Né en 1953 à Diré, Abdoulaye Konaté trouve son expression dans le textile au début des années 1990, utilisant d’abord le coton puis le bazin en toiles de fond pour des installations aux fondements socio-politiques. Aujourd’hui, c’est dans le quartier ACI 2000 de Bamako qu’il compose des tableaux à la lisière de la peinture, la sculpture et l’installation. Aidé par son équipe d’assistants, il découpe et recoud des languettes de tissu qui, placées bout à bout et superposées, donnent des œuvres magistrales aux chromatismes subtils. Il réalise de grands formats, souvent réservés aux institutions, aux fondations et aux musées, ainsi que des pièces plus petites répon- dant mieux aux besoins des collectionneurs privés. Au-delà de la délectation esthétique que peuvent procurer ses œuvres, leurs jeux de reliefs, de formes et de camaïeux offrent à la fois des dialogues avec la nature, dans leurs dégradés colorés, et avec les cultures, à travers des motifs et des techniques réactivant des savoirs et des liens communs à l’humanité. Après une formation en peinture à l’Institut national des arts de Bamako, Abdoulaye Konaté fait ses gammes à l’Instituto Superior de Arte de La Havane de 1978 à 1985 et expose déjà le fruit de ses recherches à la Biennale de La Havane, en 1984 puis 1986. À une époque où l’intérêt pour les artistes africains commence à vibrer ailleurs, ses œuvres entament leur grand voyage, à la Banque mondiale à Washington en 1991, au Satagaya Museum de Tokyo en 1995 et à Dak’art en 1996, où il reçoit le Grand Prix Léopold Sédar Senghor pour un Hommage aux chasseurs du mandé. Cette œuvre composite plaît si bien qu’elle est demandée pour diverses expositions à Bamako, Dakar, Paris ou Tokyo.

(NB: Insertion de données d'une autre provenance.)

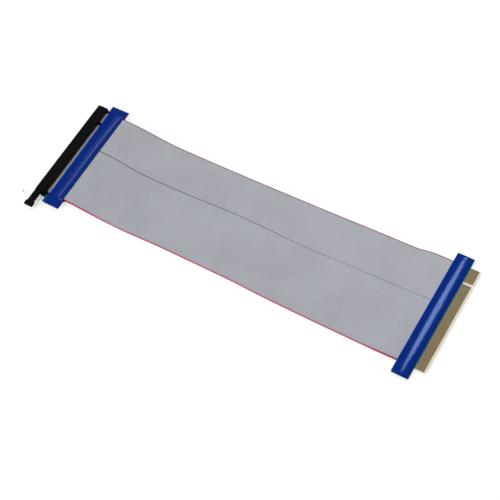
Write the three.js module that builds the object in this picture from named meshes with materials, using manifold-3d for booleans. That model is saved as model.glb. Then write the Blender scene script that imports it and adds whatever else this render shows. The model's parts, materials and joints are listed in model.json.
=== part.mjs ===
// A flat ribbon extender for a 16-lane expansion card. A card-edge slot with an ejector latch stands on
// one small board, a gold-fingered tongue on the other, and two layers of flat ribbon cable join them.
// Each layer is a wide and a narrow ribbon side by side, and a sleeve of blue tape binds each board.
// Millimetres. +X runs along the ribbons from the slot's mouth to the plug's tip, +Y across them towards
// the key, +Z up from the table that the extender lies on.
import * as THREE from "three";
import { mergeGeometries, mergeVertices } from "three/addons/utils/BufferGeometryUtils.js";
import Module from "manifold-3d";

// Contact grid, shared by the slot and the plug
const contactPitch = 1.0;
const shortRowContacts = 11;
const longRowContacts = 71;
const keySpan = 3.0; // centre to centre of the two contacts beside the key

// Clearances
const seatGap = 0.1; // between pieces that lie on one another
const runningGap = 0.3; // each side of the latch between its cheeks
const pivotGap = 0.15; // round the latch's trunnions
const cutOverrun = 1.0; // how far a cut or a root runs past the face that it crosses

// Slot housing, whose mouth is at x = 0
const housingThickness = 7.7;
const housingBody = 9.1; // from the mouth to the underside that the contacts leave
const housingHeight = 11.25; // from the mouth to the ends of the feet
const housingEndWall = 1.975;
const cavityDepth = 8.2;
const cavityClearance = 0.23; // on the thickness of a card
const cavityEndMargin = 1.025; // past the centre of the last contact
const keyWall = 1.75;
const keyRecess = 0.5; // the key stops short of the mouth
const mouthChamfer = 0.6;
const housingCorner = 0.4;
const cavityFloor = 0.8; // thickness of the web that a card bottoms on
const cavityFloorWidth = 1.0;
const cavityFloorSink = 0.44; // how far the web runs into the end walls
const grooveWidth = 0.64;
const grooveDepth = 0.45;
const grooveStart = 1.2; // below the mouth
const footRise = 2.9; // from the board's middle plane to the outside of a foot
const footSink = 0.5; // how far a foot's root runs into the housing
const endFootInset = 0.2; // from the housing's end face
const endFootLength = 2.2; // at the root
const endFootTaper = 1.1; // how much shorter the tip is
const keyFootLength = 1.9;
const nubLength = 1.7;
const nubHeight = 2.1;
const nubWidth = 2.6;

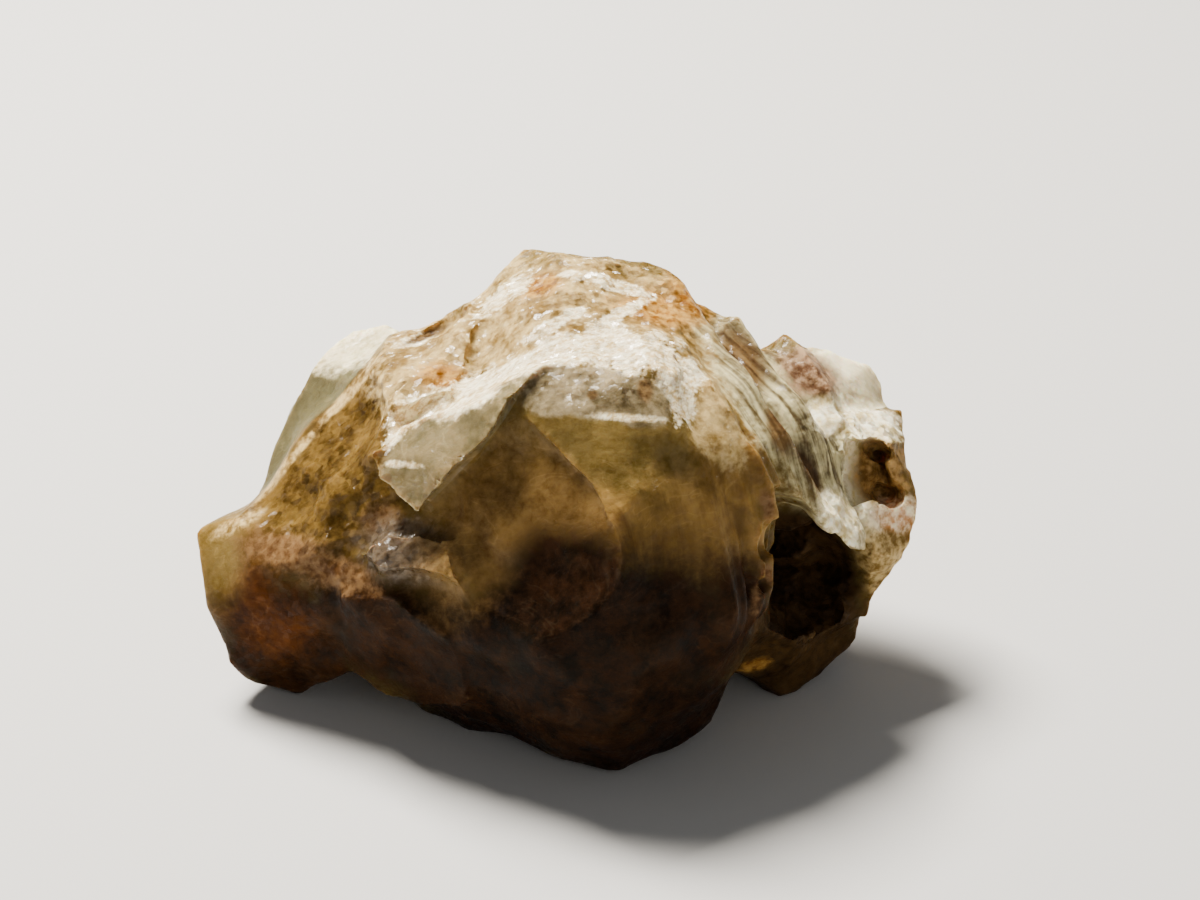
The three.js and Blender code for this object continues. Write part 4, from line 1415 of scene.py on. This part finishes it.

Vendu 730 000 $ - Abdoulaye Konaté, Papillon bleu pour Fès, 2016, technique mixte, 246 x 403 cm. © Artcurial

Loin de toute spéculation

En 2002, Konaté marque profondément les esprits, à l’occasion de l’ouverture de la Coupe d’Afrique des nations, en recouvrant le stade d’une gigantesque toile créée en hommage aux victimes du sida. La même année, il est fait doublement chevalier, de l’ordre national du Mali et de l’ordre des Arts et des Lettres de la France. Puis ses œuvres tracent leur route à « Africa Remix » à Düsseldorf, Paris, Londres (2005), à la Documenta de Kassel (2007) et jusqu’à New York où, en faisant l’acquisition d’une œuvre majestueuse en 2015 (Bleu n°1, 234 x 368,9 cm), le Metropolitan Museum of Art confirme aux yeux du monde que Konaté doit être considéré comme l’une des grandes figures de l’art actuel.

2022 marque sa reconnaissance en tant que « maître » à la biennale de Dakar, tandis que, demandé partout, il expose à Kassel pour la Documenta, au Japon, à Casablanca avec la Galerie 38, à la foire 1-54 de Londres avec la galerie Primo, tout en participant à des expositions de groupe au Ghana, au Danemark et en Suisse. Exposées aux quatre coins du monde, ses œuvres stimulent une année record aux enchères en 2023.

Seules deux adjudications suffisent à hisser Konaté parmi les 2 000 artistes les plus remarquables du monde aux enchères de 2023, alors qu’il ne figurait pas parmi les 50 000 premiers grands noms du marché il y a dix ans. Les ventes de l’an dernier ont eu lieu au Maroc, où Papillon bleu pour Fès (2016) est partie pour 93 300 $ (« Moroccan & African Spirit », Artcurial Marrakech) : un record pour Konaté, qui indique que son marché n’est pas manipulé par la spéculation, certains artistes plus jeunes atteignant des prix nettement supérieurs.

La rareté des œuvres de Konaté aux enchères s’explique peut-être par le fait que les collectionneurs n’ont pas envie de s’en séparer. Ainsi, la cote progresse à l’image de leur créateur, avec patience et discrétion.